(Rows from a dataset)
-- BEGIN --

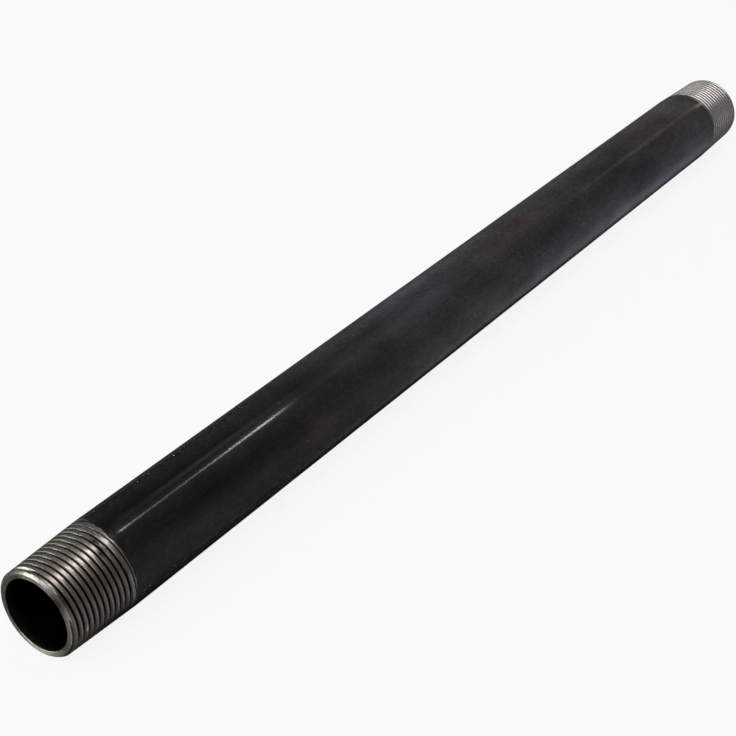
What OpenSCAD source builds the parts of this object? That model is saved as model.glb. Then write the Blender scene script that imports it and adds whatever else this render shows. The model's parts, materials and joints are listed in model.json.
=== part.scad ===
// Straight length of black steel pipe, 3/4 inch nominal size, standard wall.
// Each end is turned to a slight taper, and a right-hand thread is cut into the taper.
// The pipe lies along X, as it rests on a floor, and Z points up.
// The origin is on the floor, under the middle of its length.

/* [Pipe] */
// Length from end face to end face
pipe_l = 381; // [120:1:1200]
// Outside diameter of the plain body
body_od = 26.67; // [26:0.01:27.4]
// Thickness of the tube wall
wall = 2.87; // [2.8:0.01:3.9]

/* [Threaded ends] */
// Length of each threaded end, from the end face to where its cone meets the body
thread_l = 24.4; // [16:0.1:28]
// Length of smooth cone between the last mark of the groove and the body
land_l = 1.4; // [0.5:0.1:4]
// Threads in one inch of length
threads_per_inch = 14; // [11.5:0.5:15]
// Length along the pipe over which a threaded end grows by 1 in diameter
taper_run = 16; // [12:0.5:24]
// Depth of the groove below the flat crests
groove_h = 0.7; // [0.4:0.05:1.2]
// Angle between the two sides of the groove
groove_angle = 60; // [50:1:60]
// Turns over which the groove rises to the surface again, next to the body
run_out_turns = 1.5; // [1:0.5:5]
// Where the groove starts at the end face, in degrees round the pipe from its top
start_angle = 45; // [0:0.5:360]

/* [End faces] */
// Length of the bevel on the outer edge of each end face, along the pipe
bevel_l = 0.6; // [0.2:0.05:1]
// Height of the same bevel, across the wall
bevel_h = 1; // [0.3:0.05:1.2]
// Edge break at the mouth of the bore
mouth_break = 0.1; // [0.05:0.05:0.4]

/* [Hidden] */
$fn = 96;
inch = 25.4;
pitch = inch / threads_per_inch;
body_r = body_od / 2;
bore_r = body_r - wall;
// Radius gained for each millimetre of length from the end face
taper = 0.5 / taper_run;
// Crests at the end face, on a cone that meets the body where the thread ends
end_r = body_r - thread_l * taper;
run_out_l = run_out_turns * pitch;
groove_l = thread_l - land_l;
// Steps in one turn of the groove's cutter
turn_steps = 36;
// How far the cutter stands above the crests
cutter_rise = 0.2;
// What the cutter turns past both ends of the groove, in turns
over_turn = 0.1;

// In these functions z is the distance from the end face
function crest_r(z) = end_r + z * taper;
// Share of the groove's depth that is lost: none in the full thread, all of it at groove_l
function lost_depth(z) = max(0, z - groove_l + run_out_l) / run_out_l;
function floor_r(z) = crest_r(z) - groove_h * (1 - lost_depth(z));

// Outline of one end from the body to the bore, in pairs of radius and distance from the middle
end_outline = [
    [body_r, pipe_l / 2 - thread_l],
    [crest_r(bevel_l), pipe_l / 2 - bevel_l],
    [crest_r(bevel_l) - bevel_h, pipe_l / 2],
    [bore_r + mouth_break, pipe_l / 2],
    [bore_r, pipe_l / 2 - mouth_break]
];

// The same outline for the other end, walked the other way
function other_end(outline) = [for (i = [len(outline) - 1:-1:0]) [outline[i].x, -outline[i].y]];

// Plain tube with both ends tapered and bevelled, standing on Z with its middle at the origin
module blank() {
    rotate_extrude()
        polygon(concat(end_outline, other_end(end_outline)));
}

// V section of the cutter after some turns: its tip on the groove's floor, its top above the crests.
// The radii grow a little, so that the straight steps stay outside the true floor.
function cutter_section(turns) =
    let (
        z = turns * pitch,
        tip = floor_r(z),
        top = crest_r(z) + cutter_rise,
        half_w = (top - tip) * tan(groove_angle / 2),
        grow = 1 / cos(180 / turn_steps)
    )
    [for (p = [[tip, z], [top, z + half_w], [top, z - half_w]])
        [grow * p.x * cos(360 * turns), grow * p.x * sin(360 * turns), p.y]];

// Body swept by the V section, from before the end face to past the last mark of the groove
module groove_cutter() {
    face_half_w = (groove_h + cutter_rise) * tan(groove_angle / 2);
    first = -face_half_w / pitch - over_turn;
    last = groove_l / pitch + over_turn;
    steps = ceil((last - first) * turn_steps);
    points = [for (i = [0:steps]) each cutter_section(first + (last - first) * i / steps)];
    sides = [
        for (i = [0:steps - 1], j = [0:2])
            let (a = 3 * i + j, b = 3 * i + (j + 1) % 3)
                each [[a, b + 3, b], [a, a + 3, b + 3]]
    ];
    first_cap = [[0, 1, 2]];
    last_cap = [[3 * steps, 3 * steps + 2, 3 * steps + 1]];
    polyhedron(points, concat(first_cap, sides, last_cap));
}

// The whole pipe. One groove turned half a turn about Z serves the other end, and stays right hand.
module pipe() {
    color([0.09, 0.09, 0.095])
        translate([0, 0, body_r])
            difference() {
                rotate([0, 90, 0]) blank();
                for (end = [0, 180])
                    rotate([0, 0, end])
                        translate([-pipe_l / 2, 0, 0])
                            rotate([0, 90, 0])
                                rotate([0, 0, 180 + start_angle])
                                    groove_cutter();
            }
}

pipe();
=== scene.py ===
import json
import math

import bpy
import numpy as np
from mathutils import Matrix, Vector


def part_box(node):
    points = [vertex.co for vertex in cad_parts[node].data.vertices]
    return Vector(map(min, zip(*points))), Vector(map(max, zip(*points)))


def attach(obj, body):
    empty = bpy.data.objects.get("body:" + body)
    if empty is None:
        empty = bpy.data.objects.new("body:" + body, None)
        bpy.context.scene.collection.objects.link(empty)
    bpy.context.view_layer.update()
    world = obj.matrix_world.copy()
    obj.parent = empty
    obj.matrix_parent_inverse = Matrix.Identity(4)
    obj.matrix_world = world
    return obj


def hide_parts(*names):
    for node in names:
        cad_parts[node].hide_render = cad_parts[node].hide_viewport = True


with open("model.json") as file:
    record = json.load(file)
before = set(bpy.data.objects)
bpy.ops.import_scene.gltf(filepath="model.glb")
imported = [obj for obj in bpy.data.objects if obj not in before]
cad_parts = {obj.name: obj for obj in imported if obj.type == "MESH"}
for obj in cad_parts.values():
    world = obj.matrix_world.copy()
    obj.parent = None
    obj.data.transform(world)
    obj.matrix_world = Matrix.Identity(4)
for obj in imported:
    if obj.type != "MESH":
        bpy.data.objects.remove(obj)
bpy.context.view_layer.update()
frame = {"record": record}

mm = 0.001
inch = 25.4 * mm
whole = 2 * math.pi                      # one turn

low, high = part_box("pipe")
gauges = {mount["name"]: mount["dims"] for mount in frame["record"]["mounts"]}

# The pipe. Angles go round it from +Y over the top, lengths called depthIn start at an end face.
pipe = dict(
    halfLength=(high.x - low.x) / 2,
    bodyRadius=gauges["body"]["r_mm"] * mm,
    boreRadius=gauges["bore"]["r_mm"] * mm,
    mouthBreak=0.1 * mm,
    columns=144,                         # points round the pipe
    bodyRows=84,
    boreSteps=(0, 0.7, 1.5, 3, 6, 12, 30, 80),   # rows of the bore, in mm from each mouth
    faceRows=6,
    sharpAngle=math.radians(32),         # edges sharper than this stay crisp
    waveHeight=0.018 * mm,               # how uneven the rolled outside is
    waveFade=12,                         # they fade over a twelfth of the body at each end
    waveCount=18,
    waveLongest=150 * mm,
    waveShortest=11 * mm,
    waveRounds=5,
    waveLimit=1.6,                       # higher and deeper waves are cut off here
    seed=7,
)

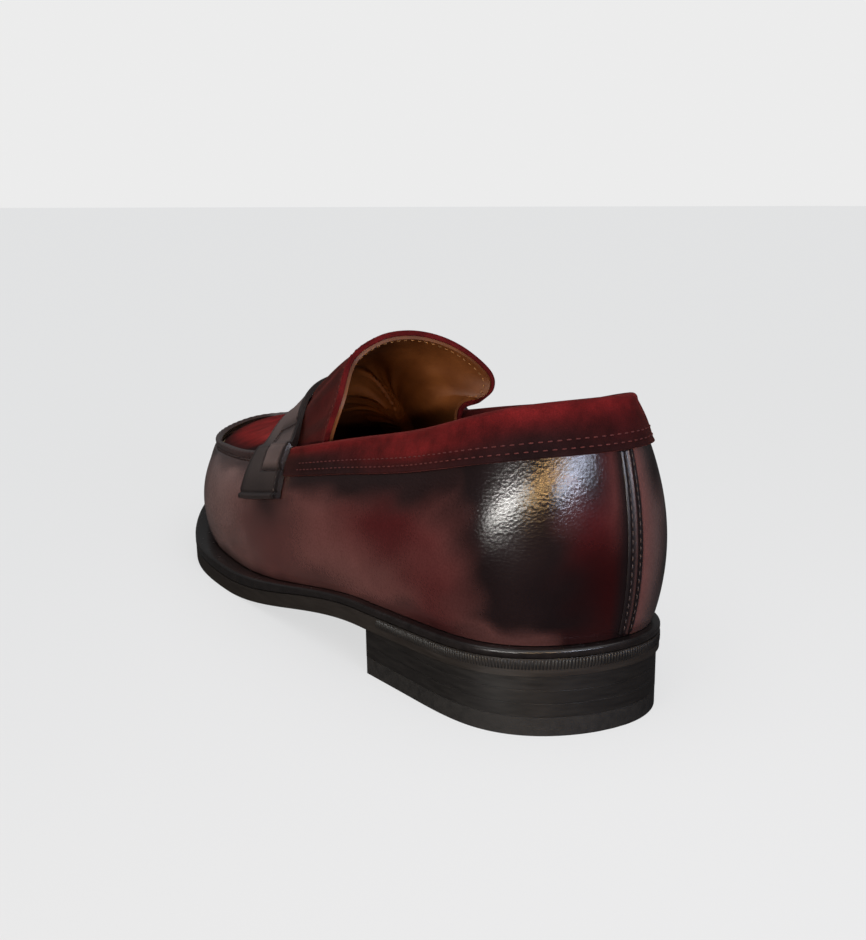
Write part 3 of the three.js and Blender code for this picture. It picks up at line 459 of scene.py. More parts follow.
def suede_material(name):
    material, tree, shader, where = new_material(name)
    tint = tint_of(tree)
    cloud = noise(tree, where, 120.0, 5.0, 0.6)
    fibre = noise(tree, where, 2400.0, 3.0, 0.7)
    cloudy = ramp(tree, cloud, [(0.32, (0.42, 0.40, 0.40)), (0.68, (1.55, 1.5, 1.5))])
    nap = mix(tree, "MULTIPLY", 0.8, tint, cloudy)
    fibrous = ramp(tree, fibre, [(0.35, (0.62, 0.6, 0.6)), (0.66, (1.3, 1.3, 1.3))])
    speckled = mix(tree, "MULTIPLY", 0.6, nap, fibrous)
    tree.links.new(speckled, shader.inputs["Base Color"])
    shader.inputs["Roughness"].default_value = 0.92
    shader.inputs["Specular IOR Level"].default_value = 0.08
    shader.inputs["Sheen Weight"].default_value = 0.08
    shader.inputs["Sheen Roughness"].default_value = 0.4
    shader.inputs["Sheen Tint"].default_value = (1.0, 0.25, 0.22, 1.0)
    height = maths(tree, "ADD", fibre, maths(tree, "MULTIPLY", noise(tree, where, 700.0, 3.0), 0.8))
    raise_grain(tree, shader, height, 0.7, 0.16 * MM)
    return material


red_suede = suede_material("red_suede")

# %% [markdown]
# ### Lining, edges, thread and the hidden materials
# Lining leather is smooth tan hide with faint creases. Sole and heel edges are stacked leather that
# has been stained black and waxed, so their fibres show as thin level lines. The rest, board, cork,
# foam, steel, brass and rubber, is mostly hidden but still gets its own look. Each call gives a dark
# and a light colour, the size of the pattern, the range of roughness, and the grain: its height in
# millimetres, how much finer it is than the pattern, and how far the pattern is drawn out.

# %% one recipe for the plainer materials


def plain_material(name, dark, light, size, roughness, grain=(0.0, 1.0, 0.0), metal=0.0, level=0.3, coat=0.0):
    material, tree, shader, where = new_material(name)
    if grain[2] > 0:
        stretch = tree.nodes.new("ShaderNodeMapping")
        stretch.inputs["Scale"].default_value = (grain[2], grain[2], 1.0)
        tree.links.new(where, stretch.inputs["Vector"])
        where = stretch.outputs["Vector"]
    pattern = noise(tree, where, size, 5.0, 0.6)
    tree.links.new(ramp(tree, pattern, [(0.3, dark), (0.72, light)]), shader.inputs["Base Color"])
    low, high = roughness
    tree.links.new(ramp(tree, pattern, [(0.2, (low,) * 3), (0.8, (high,) * 3)]), shader.inputs["Roughness"])
    shader.inputs["Metallic"].default_value = metal
    shader.inputs["Specular IOR Level"].default_value = level
    shader.inputs["Coat Weight"].default_value = coat
    shader.inputs["Coat Roughness"].default_value = 0.2
    if grain[0] > 0:
        raise_grain(tree, shader, noise(tree, where, size * grain[1], 4.0), 0.5, grain[0] * MM)
    return material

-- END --

Aim of the task
Retype only what lies between the line bearing "stays right hand." and the line bearing "before = set(bpy.data.objects)", keeping both of those lines.

Solution to the exercise
// The whole pipe. One groove turned half a turn about Z serves the other end, and stays right hand.
module pipe() {
    color([0.09, 0.09, 0.095])
        translate([0, 0, body_r])
            difference() {
                rotate([0, 90, 0]) blank();
                for (end = [0, 180])
                    rotate([0, 0, end])
                        translate([-pipe_l / 2, 0, 0])
                            rotate([0, 90, 0])
                                rotate([0, 0, 180 + start_angle])
                                    groove_cutter();
            }
}

pipe();
=== scene.py ===
import json
import math

import bpy
import numpy as np
from mathutils import Matrix, Vector


def part_box(node):
    points = [vertex.co for vertex in cad_parts[node].data.vertices]
    return Vector(map(min, zip(*points))), Vector(map(max, zip(*points)))


def attach(obj, body):
    empty = bpy.data.objects.get("body:" + body)
    if empty is None:
        empty = bpy.data.objects.new("body:" + body, None)
        bpy.context.scene.collection.objects.link(empty)
    bpy.context.view_layer.update()
    world = obj.matrix_world.copy()
    obj.parent = empty
    obj.matrix_parent_inverse = Matrix.Identity(4)
    obj.matrix_world = world
    return obj


def hide_parts(*names):
    for node in names:
        cad_parts[node].hide_render = cad_parts[node].hide_viewport = True


with open("model.json") as file:
    record = json.load(file)
before = set(bpy.data.objects)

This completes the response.